Повторяю, почти невероятно, чтобы мы вовсе не знали будущего. Мне представляется, что мы стоим с ним лицом к лицу, как и с забытым прошлым. Мы могли бы попробовать вспомнить о нем. Некоторые факты дают нам понять, что это не невозможно. Надо было бы изобрести, или вновь отыскать путь к этой памяти, которая опередила нас.
Я понимаю, что нам не дано знать заранее перевороты стихий, судьбу планет, земли, государств, народов и рас. Это не касается нас непосредственно, и в прошлом мы знаем все это лишь благодаря уловкам истории. Но то, что относится к нам, что нам доступно, что должно развернуться в небольшой области годов, отделения нашего духовного организма, которые окружают нас во Времени, подобно тому как раковина или кокон окружает в Пространстве моллюска или насекомое, все это и все внешние, относящиеся сюда, события вероятно начертаны в пределах этой области. Во всяком случае, гораздо естественнее, чтобы это было так, и мало понятно то, чтобы этого не было. Там происходит борьба действительности с иллюзией; и ничто не помешает нам думать, что здесь, как и везде в другом месте, действительность кончит тем, что победит иллюзию. Действительность – это то, что уже случилось с нами, что раньше случалось в истории, которая возвышается над нашей, в неподвижной и сверхчеловеческой истории вселенной. Иллюзия это густой вуаль, сотканный из эфемерных нитей, зовущихся вчера, сегодня и завтра, который мы вырабатываем, сообразно с тою же действительностью. Но совсем не необходимо, чтобы все наше существо вечно оставалось жертвой этой иллюзии. Можно даже задать себе вопрос, не явится ли наша необычайная неспособность к познанию столь простой, неоспоримой, совершенной и необходимой вещи, как будущее, одним из величайших поводов к изумлению для жителя иной планеты, который вздумал бы побывать у нас.

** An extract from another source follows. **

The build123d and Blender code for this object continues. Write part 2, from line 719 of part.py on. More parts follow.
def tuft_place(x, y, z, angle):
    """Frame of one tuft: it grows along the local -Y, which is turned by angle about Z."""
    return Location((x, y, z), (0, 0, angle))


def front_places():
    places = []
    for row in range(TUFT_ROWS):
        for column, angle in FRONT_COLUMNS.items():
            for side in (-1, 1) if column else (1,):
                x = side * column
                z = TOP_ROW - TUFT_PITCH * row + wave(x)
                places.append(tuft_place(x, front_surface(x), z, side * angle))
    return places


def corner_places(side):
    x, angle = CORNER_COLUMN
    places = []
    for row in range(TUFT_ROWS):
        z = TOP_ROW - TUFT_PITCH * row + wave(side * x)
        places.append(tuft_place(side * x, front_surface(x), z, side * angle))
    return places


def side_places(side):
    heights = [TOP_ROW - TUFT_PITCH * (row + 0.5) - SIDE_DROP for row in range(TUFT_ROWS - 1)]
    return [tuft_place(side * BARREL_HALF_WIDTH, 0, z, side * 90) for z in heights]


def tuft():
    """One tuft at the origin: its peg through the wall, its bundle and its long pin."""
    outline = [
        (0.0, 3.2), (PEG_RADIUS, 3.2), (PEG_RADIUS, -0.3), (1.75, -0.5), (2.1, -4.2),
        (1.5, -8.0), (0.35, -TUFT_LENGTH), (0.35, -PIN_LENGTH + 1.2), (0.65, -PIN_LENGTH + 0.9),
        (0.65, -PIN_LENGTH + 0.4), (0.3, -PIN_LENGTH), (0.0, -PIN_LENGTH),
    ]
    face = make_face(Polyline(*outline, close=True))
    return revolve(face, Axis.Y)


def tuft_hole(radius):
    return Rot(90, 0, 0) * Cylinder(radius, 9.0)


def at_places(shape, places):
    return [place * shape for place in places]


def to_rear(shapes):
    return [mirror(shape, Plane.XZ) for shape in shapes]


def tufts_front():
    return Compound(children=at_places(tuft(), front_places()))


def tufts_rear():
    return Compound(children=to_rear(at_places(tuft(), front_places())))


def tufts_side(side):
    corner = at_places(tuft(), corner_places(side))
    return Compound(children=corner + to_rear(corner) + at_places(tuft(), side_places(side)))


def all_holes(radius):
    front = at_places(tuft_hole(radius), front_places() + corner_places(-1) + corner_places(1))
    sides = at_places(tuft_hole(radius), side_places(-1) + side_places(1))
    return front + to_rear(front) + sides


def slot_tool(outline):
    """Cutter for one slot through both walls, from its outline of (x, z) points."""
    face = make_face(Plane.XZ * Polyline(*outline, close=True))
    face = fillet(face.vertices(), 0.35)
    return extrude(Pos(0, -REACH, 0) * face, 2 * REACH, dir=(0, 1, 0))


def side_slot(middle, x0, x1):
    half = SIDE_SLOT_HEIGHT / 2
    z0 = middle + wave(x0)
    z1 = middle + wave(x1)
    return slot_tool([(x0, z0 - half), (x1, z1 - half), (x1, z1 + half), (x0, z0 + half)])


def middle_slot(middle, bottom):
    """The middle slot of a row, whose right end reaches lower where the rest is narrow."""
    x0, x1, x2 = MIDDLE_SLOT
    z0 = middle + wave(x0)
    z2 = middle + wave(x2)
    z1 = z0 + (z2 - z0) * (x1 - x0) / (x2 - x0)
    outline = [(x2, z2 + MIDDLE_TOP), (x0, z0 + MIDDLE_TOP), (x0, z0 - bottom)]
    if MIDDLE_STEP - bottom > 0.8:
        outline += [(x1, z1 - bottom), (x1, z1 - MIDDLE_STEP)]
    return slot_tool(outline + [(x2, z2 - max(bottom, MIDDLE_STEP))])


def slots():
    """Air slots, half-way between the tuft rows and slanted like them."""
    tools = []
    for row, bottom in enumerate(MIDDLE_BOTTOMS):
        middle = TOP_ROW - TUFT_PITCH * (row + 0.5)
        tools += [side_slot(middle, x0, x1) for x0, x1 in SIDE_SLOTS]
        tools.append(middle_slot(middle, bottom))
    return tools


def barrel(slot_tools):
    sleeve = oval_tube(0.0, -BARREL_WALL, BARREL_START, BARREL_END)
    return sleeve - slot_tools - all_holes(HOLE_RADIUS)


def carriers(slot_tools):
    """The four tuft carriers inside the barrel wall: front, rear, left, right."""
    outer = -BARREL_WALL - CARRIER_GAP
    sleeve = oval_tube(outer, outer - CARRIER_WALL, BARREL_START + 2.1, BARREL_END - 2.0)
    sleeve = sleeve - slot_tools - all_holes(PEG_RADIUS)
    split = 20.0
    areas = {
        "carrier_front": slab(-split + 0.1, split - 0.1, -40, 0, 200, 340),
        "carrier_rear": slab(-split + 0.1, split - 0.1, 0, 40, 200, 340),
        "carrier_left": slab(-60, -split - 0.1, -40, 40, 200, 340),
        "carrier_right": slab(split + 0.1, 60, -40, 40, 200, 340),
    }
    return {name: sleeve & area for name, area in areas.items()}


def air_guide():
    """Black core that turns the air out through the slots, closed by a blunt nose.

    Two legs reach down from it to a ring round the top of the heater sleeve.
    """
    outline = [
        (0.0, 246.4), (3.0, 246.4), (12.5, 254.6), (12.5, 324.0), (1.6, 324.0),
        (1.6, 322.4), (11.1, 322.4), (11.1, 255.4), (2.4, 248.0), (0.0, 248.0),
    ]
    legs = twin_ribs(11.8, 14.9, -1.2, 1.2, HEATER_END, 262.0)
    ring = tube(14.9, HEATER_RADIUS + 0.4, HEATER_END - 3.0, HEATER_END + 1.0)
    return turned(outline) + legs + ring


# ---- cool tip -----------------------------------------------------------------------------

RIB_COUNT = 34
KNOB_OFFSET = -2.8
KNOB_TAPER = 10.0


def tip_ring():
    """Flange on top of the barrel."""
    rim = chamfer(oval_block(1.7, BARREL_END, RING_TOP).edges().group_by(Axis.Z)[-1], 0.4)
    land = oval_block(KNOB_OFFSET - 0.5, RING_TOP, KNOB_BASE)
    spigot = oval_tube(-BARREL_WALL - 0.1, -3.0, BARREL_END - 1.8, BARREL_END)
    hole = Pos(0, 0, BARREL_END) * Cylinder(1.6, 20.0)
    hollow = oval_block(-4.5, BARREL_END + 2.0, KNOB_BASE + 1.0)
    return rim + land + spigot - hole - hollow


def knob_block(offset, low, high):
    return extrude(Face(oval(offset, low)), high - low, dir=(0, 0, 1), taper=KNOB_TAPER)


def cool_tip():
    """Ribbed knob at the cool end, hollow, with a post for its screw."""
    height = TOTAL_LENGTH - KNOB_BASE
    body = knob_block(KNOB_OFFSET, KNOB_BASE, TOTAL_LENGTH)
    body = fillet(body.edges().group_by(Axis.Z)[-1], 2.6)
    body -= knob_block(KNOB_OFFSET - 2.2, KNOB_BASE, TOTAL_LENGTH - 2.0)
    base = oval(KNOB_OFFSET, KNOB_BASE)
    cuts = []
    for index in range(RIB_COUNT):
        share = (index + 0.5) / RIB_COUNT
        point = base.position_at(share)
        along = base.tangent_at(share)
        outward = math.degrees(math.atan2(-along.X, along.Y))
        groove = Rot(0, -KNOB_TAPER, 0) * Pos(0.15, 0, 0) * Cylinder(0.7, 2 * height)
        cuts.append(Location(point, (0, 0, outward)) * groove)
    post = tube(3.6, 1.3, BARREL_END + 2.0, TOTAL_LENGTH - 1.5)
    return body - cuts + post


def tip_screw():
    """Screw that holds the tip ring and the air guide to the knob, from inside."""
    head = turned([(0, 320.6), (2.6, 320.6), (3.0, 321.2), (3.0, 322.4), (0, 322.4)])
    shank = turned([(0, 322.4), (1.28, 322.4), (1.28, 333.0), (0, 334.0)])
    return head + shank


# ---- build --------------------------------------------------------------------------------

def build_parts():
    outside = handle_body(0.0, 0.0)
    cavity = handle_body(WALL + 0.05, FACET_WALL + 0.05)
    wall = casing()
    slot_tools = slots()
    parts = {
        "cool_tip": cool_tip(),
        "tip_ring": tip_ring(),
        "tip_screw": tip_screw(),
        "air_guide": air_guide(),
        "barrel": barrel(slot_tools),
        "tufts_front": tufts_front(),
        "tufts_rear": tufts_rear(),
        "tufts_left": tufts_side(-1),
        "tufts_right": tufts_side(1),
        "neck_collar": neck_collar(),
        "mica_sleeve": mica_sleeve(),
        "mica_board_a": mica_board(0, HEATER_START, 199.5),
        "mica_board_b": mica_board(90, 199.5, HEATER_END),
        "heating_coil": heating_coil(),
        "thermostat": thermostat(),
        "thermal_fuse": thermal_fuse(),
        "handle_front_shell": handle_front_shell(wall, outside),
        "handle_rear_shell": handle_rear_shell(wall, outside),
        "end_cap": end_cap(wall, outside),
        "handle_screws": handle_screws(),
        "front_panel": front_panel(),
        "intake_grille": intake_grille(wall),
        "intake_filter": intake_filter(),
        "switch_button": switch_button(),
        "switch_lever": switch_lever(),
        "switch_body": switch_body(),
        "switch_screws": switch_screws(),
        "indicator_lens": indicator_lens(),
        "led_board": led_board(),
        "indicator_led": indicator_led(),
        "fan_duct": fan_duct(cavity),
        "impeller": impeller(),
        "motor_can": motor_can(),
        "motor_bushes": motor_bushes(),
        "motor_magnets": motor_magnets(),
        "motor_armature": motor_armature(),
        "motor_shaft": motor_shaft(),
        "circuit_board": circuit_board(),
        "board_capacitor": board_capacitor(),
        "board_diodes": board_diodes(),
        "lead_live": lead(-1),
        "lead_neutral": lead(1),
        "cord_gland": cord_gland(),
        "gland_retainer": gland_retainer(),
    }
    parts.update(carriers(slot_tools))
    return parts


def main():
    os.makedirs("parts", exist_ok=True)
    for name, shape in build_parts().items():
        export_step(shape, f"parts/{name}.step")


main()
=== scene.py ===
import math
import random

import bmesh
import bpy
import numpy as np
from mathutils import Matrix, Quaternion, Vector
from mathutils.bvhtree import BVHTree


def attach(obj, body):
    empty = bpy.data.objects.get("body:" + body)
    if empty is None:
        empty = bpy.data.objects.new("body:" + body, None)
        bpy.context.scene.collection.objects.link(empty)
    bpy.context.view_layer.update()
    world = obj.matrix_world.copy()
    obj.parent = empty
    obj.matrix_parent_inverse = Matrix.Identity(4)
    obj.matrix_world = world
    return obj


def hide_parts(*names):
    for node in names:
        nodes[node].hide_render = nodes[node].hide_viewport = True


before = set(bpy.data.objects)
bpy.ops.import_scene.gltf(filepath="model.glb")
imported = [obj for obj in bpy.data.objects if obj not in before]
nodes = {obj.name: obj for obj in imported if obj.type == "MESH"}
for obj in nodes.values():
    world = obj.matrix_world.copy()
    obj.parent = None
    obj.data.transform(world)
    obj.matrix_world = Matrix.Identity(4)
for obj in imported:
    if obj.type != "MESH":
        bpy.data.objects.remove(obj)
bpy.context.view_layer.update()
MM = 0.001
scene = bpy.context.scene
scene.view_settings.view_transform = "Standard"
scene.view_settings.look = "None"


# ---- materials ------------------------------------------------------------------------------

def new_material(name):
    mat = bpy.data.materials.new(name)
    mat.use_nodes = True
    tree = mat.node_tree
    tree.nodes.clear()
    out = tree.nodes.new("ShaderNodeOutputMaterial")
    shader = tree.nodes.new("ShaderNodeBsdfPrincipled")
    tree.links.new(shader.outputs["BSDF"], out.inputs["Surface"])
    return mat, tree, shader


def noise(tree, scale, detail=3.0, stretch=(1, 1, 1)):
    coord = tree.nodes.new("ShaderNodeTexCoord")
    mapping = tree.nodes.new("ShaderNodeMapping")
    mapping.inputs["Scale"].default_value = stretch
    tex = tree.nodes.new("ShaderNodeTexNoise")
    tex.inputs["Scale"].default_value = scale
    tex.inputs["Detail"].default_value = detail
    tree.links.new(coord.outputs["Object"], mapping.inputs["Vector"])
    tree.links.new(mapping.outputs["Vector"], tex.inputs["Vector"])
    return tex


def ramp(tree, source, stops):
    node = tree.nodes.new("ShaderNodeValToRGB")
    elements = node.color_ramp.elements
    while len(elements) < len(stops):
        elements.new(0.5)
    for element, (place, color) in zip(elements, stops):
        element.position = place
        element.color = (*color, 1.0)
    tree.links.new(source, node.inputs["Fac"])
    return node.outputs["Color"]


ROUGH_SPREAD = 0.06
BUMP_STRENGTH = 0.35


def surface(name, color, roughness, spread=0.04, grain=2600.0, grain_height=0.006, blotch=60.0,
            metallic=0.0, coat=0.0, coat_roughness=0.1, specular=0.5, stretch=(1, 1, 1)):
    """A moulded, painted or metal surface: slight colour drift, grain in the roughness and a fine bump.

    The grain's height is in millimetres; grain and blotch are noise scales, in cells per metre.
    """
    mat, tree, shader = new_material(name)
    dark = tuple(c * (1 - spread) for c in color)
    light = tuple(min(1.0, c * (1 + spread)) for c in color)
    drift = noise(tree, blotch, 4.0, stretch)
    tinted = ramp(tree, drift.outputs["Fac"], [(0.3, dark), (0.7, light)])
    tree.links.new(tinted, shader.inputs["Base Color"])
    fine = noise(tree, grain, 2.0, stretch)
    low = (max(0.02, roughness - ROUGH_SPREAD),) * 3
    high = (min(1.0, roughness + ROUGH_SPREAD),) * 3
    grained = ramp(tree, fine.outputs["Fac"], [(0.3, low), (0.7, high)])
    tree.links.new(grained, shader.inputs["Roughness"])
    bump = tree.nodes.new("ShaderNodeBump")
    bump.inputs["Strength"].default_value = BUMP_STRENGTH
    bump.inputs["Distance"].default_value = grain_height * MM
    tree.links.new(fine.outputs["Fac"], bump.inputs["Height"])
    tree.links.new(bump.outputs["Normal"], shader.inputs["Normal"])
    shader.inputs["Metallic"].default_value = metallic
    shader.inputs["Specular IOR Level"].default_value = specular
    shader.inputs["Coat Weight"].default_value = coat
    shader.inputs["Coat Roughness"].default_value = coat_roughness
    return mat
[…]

В настоящую минуту все это кажется нам до того глубоко невозможно, что мы с трудом представляем себе, как действительность, уверенная в будущем станет опровергать возражения, которые мы ей делаем во имя органической иллюзии нашего разума. Мы говорим ей например: если бы в тот момент, когда хочешь предпринять дело, мы могли знать, что исход его будет несчастен, то мы и не предприняли бы его; но, так как где-то во Времени еще раньше нашего запроса, должно было быть записано, что наше дело не состоится, в виду того, что мы отказываемся от него, то мы и не могли бы предвидеть исхода того, чему не суждено было иметь начала и т. д.

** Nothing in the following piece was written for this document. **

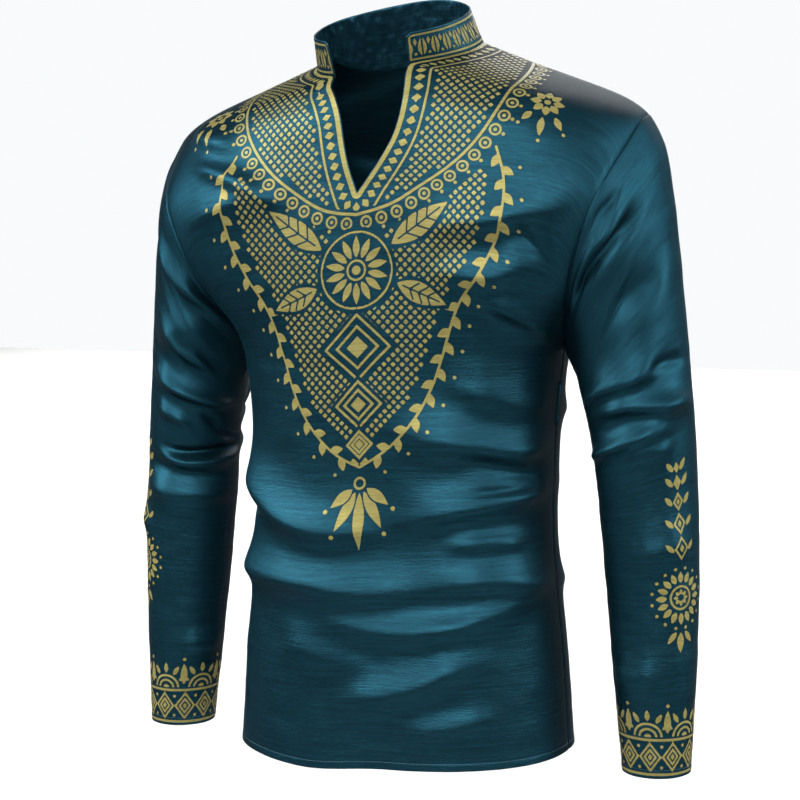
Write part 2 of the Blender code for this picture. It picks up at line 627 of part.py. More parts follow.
def build_shirt():
    """Make the five pieces of the shirt."""
    halves = torso()
    normals = {key: grid_normals(p, outward_from_axis(p)) for key, p in halves.items()}
    base = neckline(halves)
    sleeves = {}
    for side, folds in ((1, LEFT_SLEEVE_FOLDS), (-1, RIGHT_SLEEVE_FOLDS)):
        share_normals(normals["front", side], normals["back", side])
        points, sleeve_normals = sleeve_grid(halves, side, folds)
        share_armhole(normals, sleeve_normals, side)
        sleeves[side] = (points, sleeve_normals)
    open_seams(halves)
    satin = cloth_material("teal_satin", TEAL, SATIN_ROUGHNESS)
    band_satin = cloth_material("teal_collar_satin", DARK_TEAL, SATIN_ROUGHNESS)
    tip_row = ROWS_BELOW_UNDERARM + FRONT_ROWS_ABOVE[0] + 1
    for piece, shared in (("front", tip_row), ("back", None)):
        sheet = join_halves(
            (halves[piece, 1], normals[piece, 1]), (halves[piece, -1], normals[piece, -1]), shared
        )
        add_piece(piece + "_panel", wall_mesh(piece + "_panel", *sheet, CLOTH_WALL), satin)
    for side, name in ((1, "sleeve_left"), (-1, "sleeve_right")):
        points, sleeve_normals = sleeves[side]
        faces = tube_faces(points.shape[:2])
        flat = points.reshape(-1, 3), sleeve_normals.reshape(-1, 3)
        add_piece(name, wall_mesh(name, *flat, faces, CLOTH_WALL), satin)
    collar = collar_grid(base)
    collar_normals = grid_normals(collar, collar - np.array([0.0, NECK_CENTRE_Y, 0.0]))
    faces = grid_faces(collar.shape[:2])[1].reshape(-1, 4)
    flat = collar.reshape(-1, 3), collar_normals.reshape(-1, 3)
    add_piece("collar_band", wall_mesh("collar_band", *flat, faces, COLLAR_WALL), band_satin)


def main():
    """Clear the scene and build the shirt."""
    for old in list(bpy.data.objects):
        bpy.data.objects.remove(old)
    build_shirt()


if __name__ == "__main__":
    main()
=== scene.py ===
"""Looks of the pullover shirt: slub satin in its worn shape, sewn edges and a gold foil ornament.

Table lengths are millimetres. The front faces -Y, the wearer's left is +X and +Z is up.
"""

import logging
from dataclasses import dataclass, field
from enum import Enum
from typing import Callable, NamedTuple, Sequence

import bpy
import numpy as np
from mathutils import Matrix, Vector


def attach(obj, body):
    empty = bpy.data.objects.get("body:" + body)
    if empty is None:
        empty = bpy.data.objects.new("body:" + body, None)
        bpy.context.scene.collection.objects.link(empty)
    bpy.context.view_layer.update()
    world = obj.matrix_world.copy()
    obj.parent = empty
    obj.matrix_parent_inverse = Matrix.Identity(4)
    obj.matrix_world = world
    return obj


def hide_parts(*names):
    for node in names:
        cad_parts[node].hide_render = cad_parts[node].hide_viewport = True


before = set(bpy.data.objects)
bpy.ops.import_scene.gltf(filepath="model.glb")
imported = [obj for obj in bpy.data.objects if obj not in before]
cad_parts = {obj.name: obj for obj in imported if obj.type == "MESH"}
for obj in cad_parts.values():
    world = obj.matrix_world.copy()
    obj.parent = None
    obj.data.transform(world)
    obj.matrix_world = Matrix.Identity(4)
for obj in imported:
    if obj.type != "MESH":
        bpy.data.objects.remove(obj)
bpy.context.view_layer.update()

Array = np.ndarray
Place = tuple[float, float]
Path = Sequence[Place]
MM = 0.001
BODY = "root"
log = logging.getLogger("pullover shirt")


class Side(Enum):
    """The wearer's left, toward +X, and right, toward -X."""

    LEFT = 1
    RIGHT = -1


class Piece(Enum):
    """The cut pieces of the torso."""

    FRONT = "front_panel"
    BACK = "back_panel"


class Row(NamedTuple):
    """One level line of the torso, from its middle point to its side point."""

    height: float
    middle_y: float
    middle_z: float
    side_x: float
    side_y: float
    side_z: float
    squareness: float
    sweep: float
    droop: float


class Edge(NamedTuple):
    """Sideways places of the V's two edges at one height."""

    height: float
    left_x: float
    right_x: float


class Section(NamedTuple):
    """One ring of a sleeve, between its outer and its inner line."""

    run: float
    outer_x: float
    outer_z: float
    inner_x: float
    inner_z: float
    middle_y: float
    half_depth: float
    right_inset: float


class Cut(NamedTuple):
    """A piece laid flat: the width and height of its box, and its own area, in metres."""

    flat: tuple[float, float]
    area: float


class Fold(NamedTuple):
    """A ridge, or a trough where rise is negative, along its crest's path on the flat cloth.

    above and below are how far the cloth slopes away on the upper and on the lower side.
    """

    path: Path
    above: float
    below: float
    rise: float


class Waves(NamedTuple):
    """Fine uneven relief: cells' size in mm, share of the rise and the cell at 0, 0."""

    across: float
    up: float
    share: float
    first: float
    lowest: float


# Heights run from 0 at the hem to 1 at the shoulder seam.
UNDERARM = 0.56
V_TIP = 0.77
COLLAR_END = 0.92
BACK_NECK_LOWEST = 0.8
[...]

Чтобы не потеряться на этом пути, который завел бы нас в места, куда ничто не призывает нас, нам достаточно сказать, что будущее, как и все, что существует, вероятно более сообразно и логично, чем логика нашего воображения, и все наши колебания и сомнения будут включены в его предположения. Впрочем будем уверены, что ход событий нисколько не отклонится в сторону, если мы заранее будем знать его. Прежде всего, будущее или частица будущего была бы известна лишь тем, кто захотел бы потрудиться изучить его; подобно тому, как прошлое и часть их собственного настоящего известна лишь тем, кто имеет мужество и разум, чтобы исследовать их. Мы быстро применились бы к урокам этой новой науки, как применились мы к урокам истории. Мы быстро научились бы отличать зло, которого можно избежать, от зол неизбежных. Наиболее мудрые уменьшили бы для себя сумму таковых, a другие пошли бы им навстречу, как идут и теперь навстречу многих известных бедствий, которые легко предсказать. Сумма наших разочарования несколько уменьшилась бы, но менее, чем мы на то надеемся; ибо наш рассудок умеет уже предвидеть отчасти наше будущее, если не с тою материальною очевидностью, о которой мы мечтаем, то по крайней мере с часто удовлетворительной моральной уверенностью; и мы замечаем, что большинство людей нисколько не извлекают пользы из этих столь доступных догадок. Они пренебрегли бы советом будущего так же, как слушают, но не следуют советам прошлого.